_STATED PROBLEM_
Restate the complete material exactly.

Modeling code records:
Begin
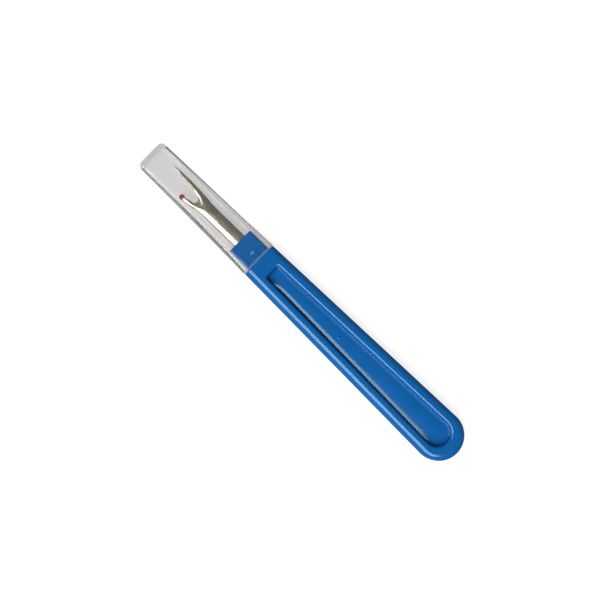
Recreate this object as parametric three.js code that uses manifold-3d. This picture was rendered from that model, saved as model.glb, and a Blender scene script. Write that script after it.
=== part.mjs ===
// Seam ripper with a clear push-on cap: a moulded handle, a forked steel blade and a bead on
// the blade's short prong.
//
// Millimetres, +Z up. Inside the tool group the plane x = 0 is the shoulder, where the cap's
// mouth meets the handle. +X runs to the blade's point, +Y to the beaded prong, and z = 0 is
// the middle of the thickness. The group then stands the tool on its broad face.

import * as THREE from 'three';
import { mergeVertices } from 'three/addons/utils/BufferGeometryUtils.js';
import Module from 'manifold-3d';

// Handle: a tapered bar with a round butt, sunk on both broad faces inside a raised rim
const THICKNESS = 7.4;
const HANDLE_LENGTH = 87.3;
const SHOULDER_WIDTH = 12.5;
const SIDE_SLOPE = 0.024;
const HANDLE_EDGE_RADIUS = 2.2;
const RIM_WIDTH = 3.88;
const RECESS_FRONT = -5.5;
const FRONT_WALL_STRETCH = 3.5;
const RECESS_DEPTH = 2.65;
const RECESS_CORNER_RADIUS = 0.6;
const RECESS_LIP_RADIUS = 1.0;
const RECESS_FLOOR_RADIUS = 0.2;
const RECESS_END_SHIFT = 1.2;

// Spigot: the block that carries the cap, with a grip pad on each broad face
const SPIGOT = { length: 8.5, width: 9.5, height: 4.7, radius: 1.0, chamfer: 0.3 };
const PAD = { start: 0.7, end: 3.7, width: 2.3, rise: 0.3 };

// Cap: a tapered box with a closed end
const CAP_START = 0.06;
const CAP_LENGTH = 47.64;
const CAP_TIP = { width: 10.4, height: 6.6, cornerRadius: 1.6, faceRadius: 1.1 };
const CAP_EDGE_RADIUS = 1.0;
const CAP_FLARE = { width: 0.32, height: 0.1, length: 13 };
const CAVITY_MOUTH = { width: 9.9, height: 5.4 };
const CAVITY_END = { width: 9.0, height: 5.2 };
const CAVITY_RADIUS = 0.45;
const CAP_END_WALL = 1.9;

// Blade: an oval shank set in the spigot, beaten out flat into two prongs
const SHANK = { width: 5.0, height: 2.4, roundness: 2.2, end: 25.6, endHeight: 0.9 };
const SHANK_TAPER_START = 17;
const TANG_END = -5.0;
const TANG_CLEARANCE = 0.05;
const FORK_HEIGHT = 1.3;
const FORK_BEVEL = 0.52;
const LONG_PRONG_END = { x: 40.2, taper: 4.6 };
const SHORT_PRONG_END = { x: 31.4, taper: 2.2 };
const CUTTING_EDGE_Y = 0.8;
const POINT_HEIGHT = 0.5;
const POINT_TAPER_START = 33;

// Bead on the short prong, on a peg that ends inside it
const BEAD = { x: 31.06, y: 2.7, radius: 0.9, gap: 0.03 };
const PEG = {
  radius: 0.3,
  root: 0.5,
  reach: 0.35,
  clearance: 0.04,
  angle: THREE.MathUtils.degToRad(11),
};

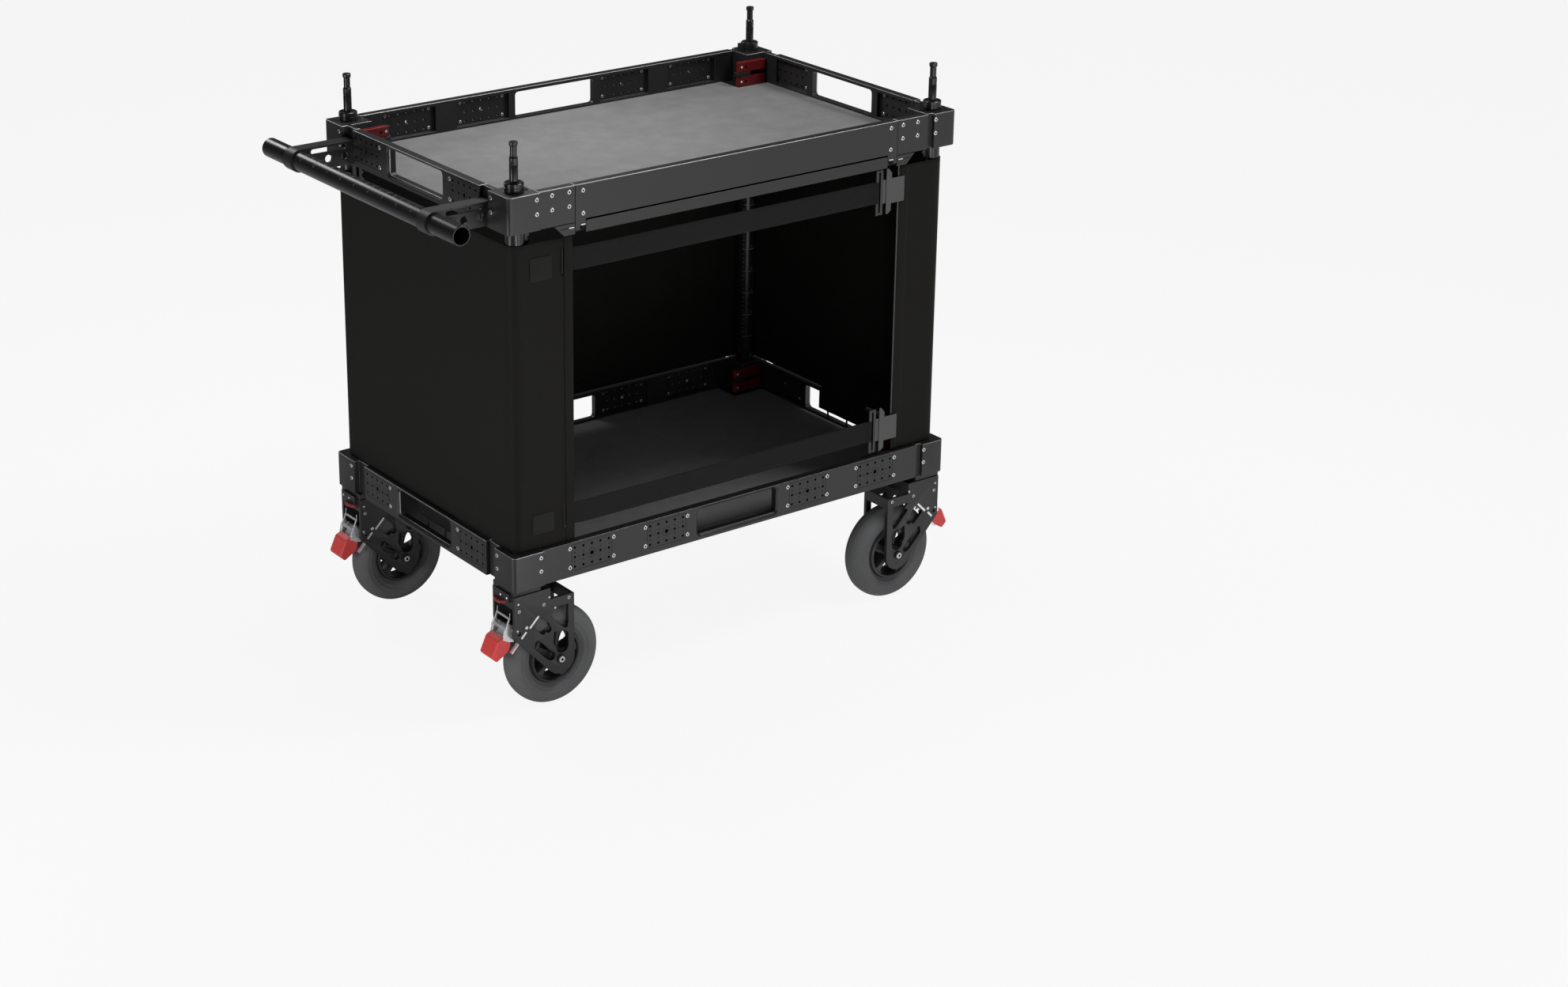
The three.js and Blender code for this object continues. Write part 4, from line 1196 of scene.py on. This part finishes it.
End
_RESPONSE_
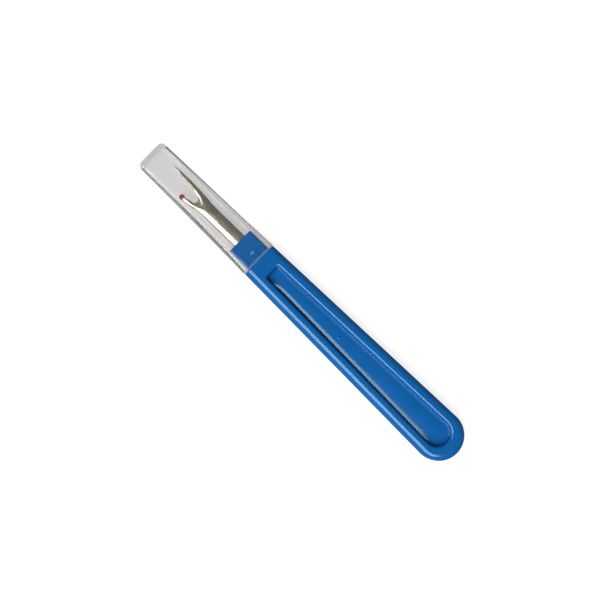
Recreate this object as parametric three.js code that uses manifold-3d. This picture was rendered from that model, saved as model.glb, and a Blender scene script. Write that script after it.
=== part.mjs ===
// Seam ripper with a clear push-on cap: a moulded handle, a forked steel blade and a bead on
// the blade's short prong.
//
// Millimetres, +Z up. Inside the tool group the plane x = 0 is the shoulder, where the cap's
// mouth meets the handle. +X runs to the blade's point, +Y to the beaded prong, and z = 0 is
// the middle of the thickness. The group then stands the tool on its broad face.

import * as THREE from 'three';
import { mergeVertices } from 'three/addons/utils/BufferGeometryUtils.js';
import Module from 'manifold-3d';

// Handle: a tapered bar with a round butt, sunk on both broad faces inside a raised rim
const THICKNESS = 7.4;
const HANDLE_LENGTH = 87.3;
const SHOULDER_WIDTH = 12.5;
const SIDE_SLOPE = 0.024;
const HANDLE_EDGE_RADIUS = 2.2;
const RIM_WIDTH = 3.88;
const RECESS_FRONT = -5.5;
const FRONT_WALL_STRETCH = 3.5;
const RECESS_DEPTH = 2.65;
const RECESS_CORNER_RADIUS = 0.6;
const RECESS_LIP_RADIUS = 1.0;
const RECESS_FLOOR_RADIUS = 0.2;
const RECESS_END_SHIFT = 1.2;

// Spigot: the block that carries the cap, with a grip pad on each broad face
const SPIGOT = { length: 8.5, width: 9.5, height: 4.7, radius: 1.0, chamfer: 0.3 };
const PAD = { start: 0.7, end: 3.7, width: 2.3, rise: 0.3 };

// Cap: a tapered box with a closed end
const CAP_START = 0.06;
const CAP_LENGTH = 47.64;
const CAP_TIP = { width: 10.4, height: 6.6, cornerRadius: 1.6, faceRadius: 1.1 };
const CAP_EDGE_RADIUS = 1.0;
const CAP_FLARE = { width: 0.32, height: 0.1, length: 13 };
const CAVITY_MOUTH = { width: 9.9, height: 5.4 };
const CAVITY_END = { width: 9.0, height: 5.2 };
const CAVITY_RADIUS = 0.45;
const CAP_END_WALL = 1.9;

// Blade: an oval shank set in the spigot, beaten out flat into two prongs
const SHANK = { width: 5.0, height: 2.4, roundness: 2.2, end: 25.6, endHeight: 0.9 };
const SHANK_TAPER_START = 17;
const TANG_END = -5.0;
const TANG_CLEARANCE = 0.05;
const FORK_HEIGHT = 1.3;
const FORK_BEVEL = 0.52;
const LONG_PRONG_END = { x: 40.2, taper: 4.6 };
const SHORT_PRONG_END = { x: 31.4, taper: 2.2 };
const CUTTING_EDGE_Y = 0.8;
const POINT_HEIGHT = 0.5;
const POINT_TAPER_START = 33;

// Bead on the short prong, on a peg that ends inside it
const BEAD = { x: 31.06, y: 2.7, radius: 0.9, gap: 0.03 };
const PEG = {
  radius: 0.3,
  root: 0.5,
  reach: 0.35,
  clearance: 0.04,
  angle: THREE.MathUtils.degToRad(11),
};

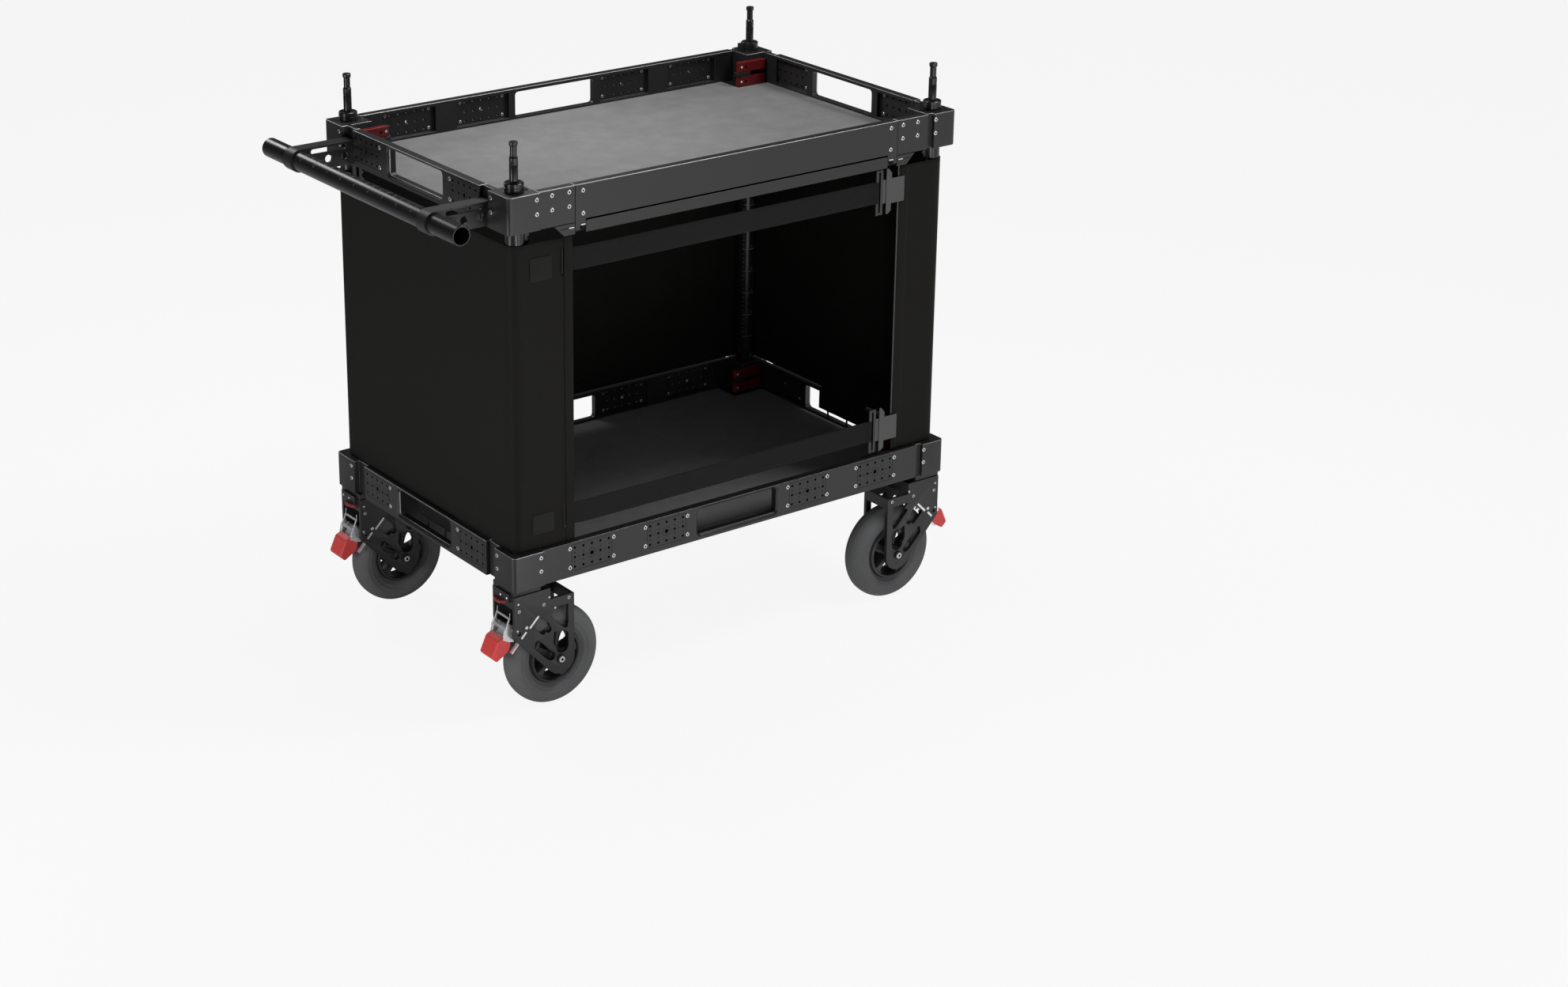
The three.js and Blender code for this object continues. Write part 4, from line 1196 of scene.py on. This part finishes it.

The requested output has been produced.